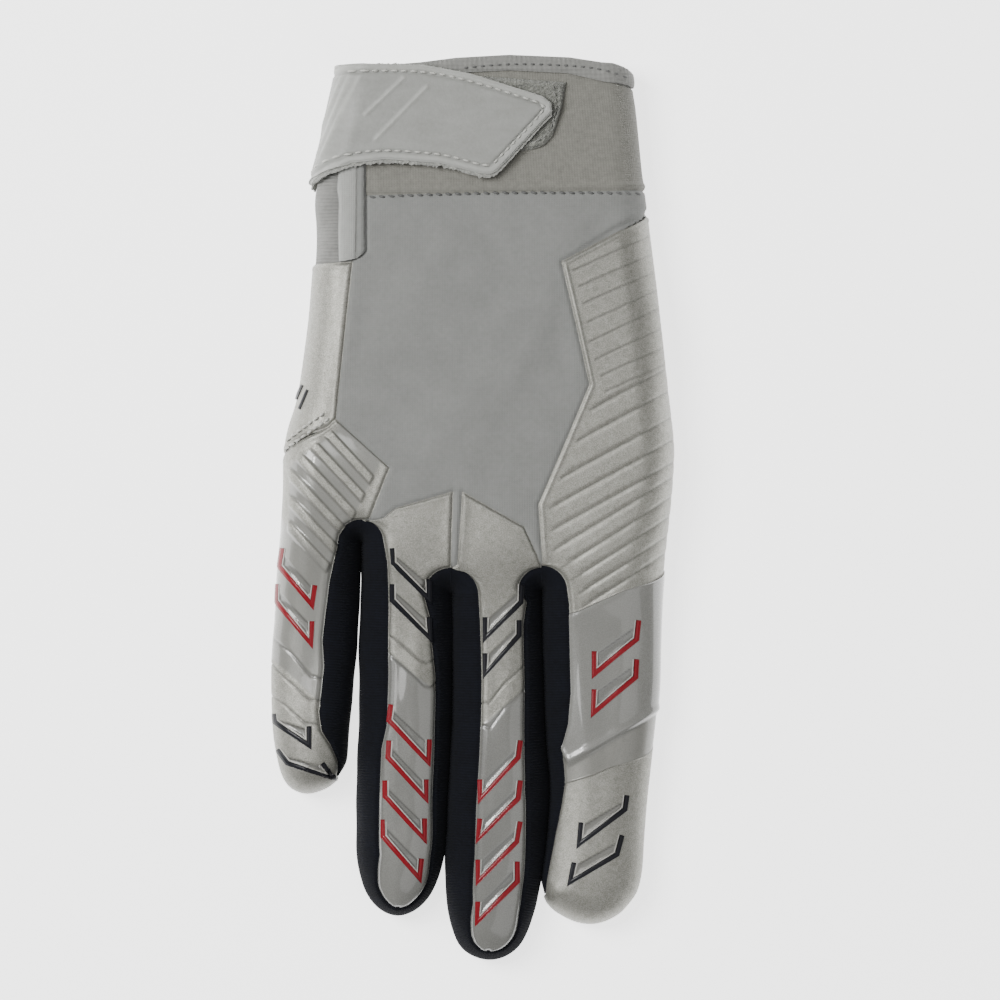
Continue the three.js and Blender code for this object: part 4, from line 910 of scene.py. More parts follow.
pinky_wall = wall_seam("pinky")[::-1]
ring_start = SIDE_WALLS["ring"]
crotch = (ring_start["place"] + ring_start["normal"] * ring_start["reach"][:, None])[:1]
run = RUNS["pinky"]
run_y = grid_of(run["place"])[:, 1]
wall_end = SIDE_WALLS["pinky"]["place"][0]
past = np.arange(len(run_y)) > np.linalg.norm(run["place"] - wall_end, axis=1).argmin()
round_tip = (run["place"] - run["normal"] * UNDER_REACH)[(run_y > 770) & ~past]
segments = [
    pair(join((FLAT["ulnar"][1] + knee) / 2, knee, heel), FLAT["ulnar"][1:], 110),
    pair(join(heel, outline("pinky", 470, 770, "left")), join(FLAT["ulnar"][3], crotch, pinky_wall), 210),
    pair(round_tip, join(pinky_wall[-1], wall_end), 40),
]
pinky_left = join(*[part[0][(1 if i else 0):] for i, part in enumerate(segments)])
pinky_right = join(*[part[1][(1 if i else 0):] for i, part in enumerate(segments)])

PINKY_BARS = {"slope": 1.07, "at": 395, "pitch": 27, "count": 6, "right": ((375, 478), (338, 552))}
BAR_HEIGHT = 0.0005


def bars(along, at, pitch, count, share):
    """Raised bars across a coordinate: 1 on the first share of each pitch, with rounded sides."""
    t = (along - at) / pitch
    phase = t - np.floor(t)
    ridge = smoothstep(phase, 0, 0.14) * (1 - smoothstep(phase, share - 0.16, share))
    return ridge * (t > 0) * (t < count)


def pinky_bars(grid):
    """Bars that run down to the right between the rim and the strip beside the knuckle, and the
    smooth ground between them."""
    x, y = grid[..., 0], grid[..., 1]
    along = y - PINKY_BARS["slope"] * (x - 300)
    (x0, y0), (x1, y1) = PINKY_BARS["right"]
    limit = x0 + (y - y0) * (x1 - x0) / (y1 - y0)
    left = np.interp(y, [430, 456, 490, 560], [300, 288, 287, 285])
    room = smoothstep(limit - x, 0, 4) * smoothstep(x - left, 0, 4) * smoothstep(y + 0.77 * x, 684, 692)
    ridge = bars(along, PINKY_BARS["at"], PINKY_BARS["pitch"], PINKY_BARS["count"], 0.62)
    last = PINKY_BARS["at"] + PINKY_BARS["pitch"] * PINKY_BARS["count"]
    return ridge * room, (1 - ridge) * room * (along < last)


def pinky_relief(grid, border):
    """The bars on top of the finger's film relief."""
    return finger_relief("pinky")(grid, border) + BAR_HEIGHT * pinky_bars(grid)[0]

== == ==

* [WRITTEN EXERCISE]:
The data above must be returned in full, exactly as written.

* [ANSWER BELOW]:
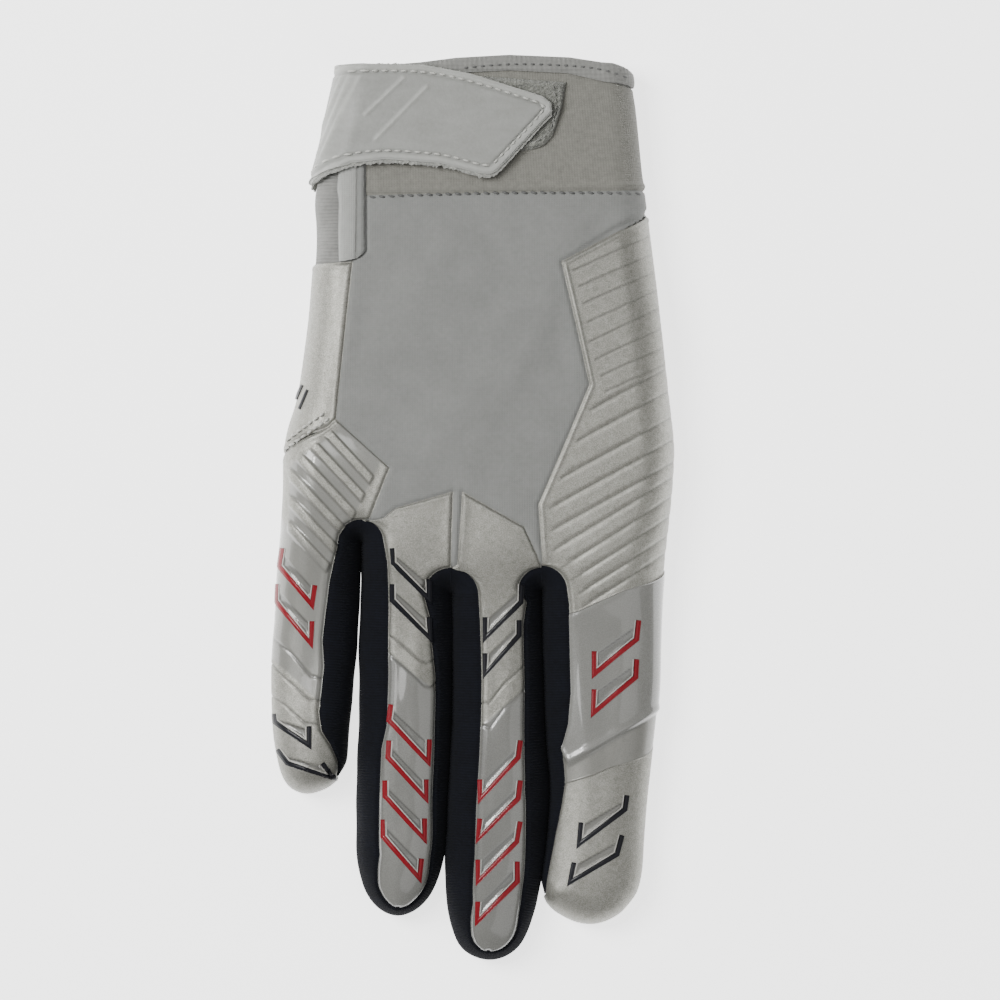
Continue the three.js and Blender code for this object: part 4, from line 910 of scene.py. More parts follow.
pinky_wall = wall_seam("pinky")[::-1]
ring_start = SIDE_WALLS["ring"]
crotch = (ring_start["place"] + ring_start["normal"] * ring_start["reach"][:, None])[:1]
run = RUNS["pinky"]
run_y = grid_of(run["place"])[:, 1]
wall_end = SIDE_WALLS["pinky"]["place"][0]
past = np.arange(len(run_y)) > np.linalg.norm(run["place"] - wall_end, axis=1).argmin()
round_tip = (run["place"] - run["normal"] * UNDER_REACH)[(run_y > 770) & ~past]
segments = [
    pair(join((FLAT["ulnar"][1] + knee) / 2, knee, heel), FLAT["ulnar"][1:], 110),
    pair(join(heel, outline("pinky", 470, 770, "left")), join(FLAT["ulnar"][3], crotch, pinky_wall), 210),
    pair(round_tip, join(pinky_wall[-1], wall_end), 40),
]
pinky_left = join(*[part[0][(1 if i else 0):] for i, part in enumerate(segments)])
pinky_right = join(*[part[1][(1 if i else 0):] for i, part in enumerate(segments)])

PINKY_BARS = {"slope": 1.07, "at": 395, "pitch": 27, "count": 6, "right": ((375, 478), (338, 552))}
BAR_HEIGHT = 0.0005


def bars(along, at, pitch, count, share):
    """Raised bars across a coordinate: 1 on the first share of each pitch, with rounded sides."""
    t = (along - at) / pitch
    phase = t - np.floor(t)
    ridge = smoothstep(phase, 0, 0.14) * (1 - smoothstep(phase, share - 0.16, share))
    return ridge * (t > 0) * (t < count)


def pinky_bars(grid):
    """Bars that run down to the right between the rim and the strip beside the knuckle, and the
    smooth ground between them."""
    x, y = grid[..., 0], grid[..., 1]
    along = y - PINKY_BARS["slope"] * (x - 300)
    (x0, y0), (x1, y1) = PINKY_BARS["right"]
    limit = x0 + (y - y0) * (x1 - x0) / (y1 - y0)
    left = np.interp(y, [430, 456, 490, 560], [300, 288, 287, 285])
    room = smoothstep(limit - x, 0, 4) * smoothstep(x - left, 0, 4) * smoothstep(y + 0.77 * x, 684, 692)
    ridge = bars(along, PINKY_BARS["at"], PINKY_BARS["pitch"], PINKY_BARS["count"], 0.62)
    last = PINKY_BARS["at"] + PINKY_BARS["pitch"] * PINKY_BARS["count"]
    return ridge * room, (1 - ridge) * room * (along < last)


def pinky_relief(grid, border):
    """The bars on top of the finger's film relief."""
    return finger_relief("pinky")(grid, border) + BAR_HEIGHT * pinky_bars(grid)[0]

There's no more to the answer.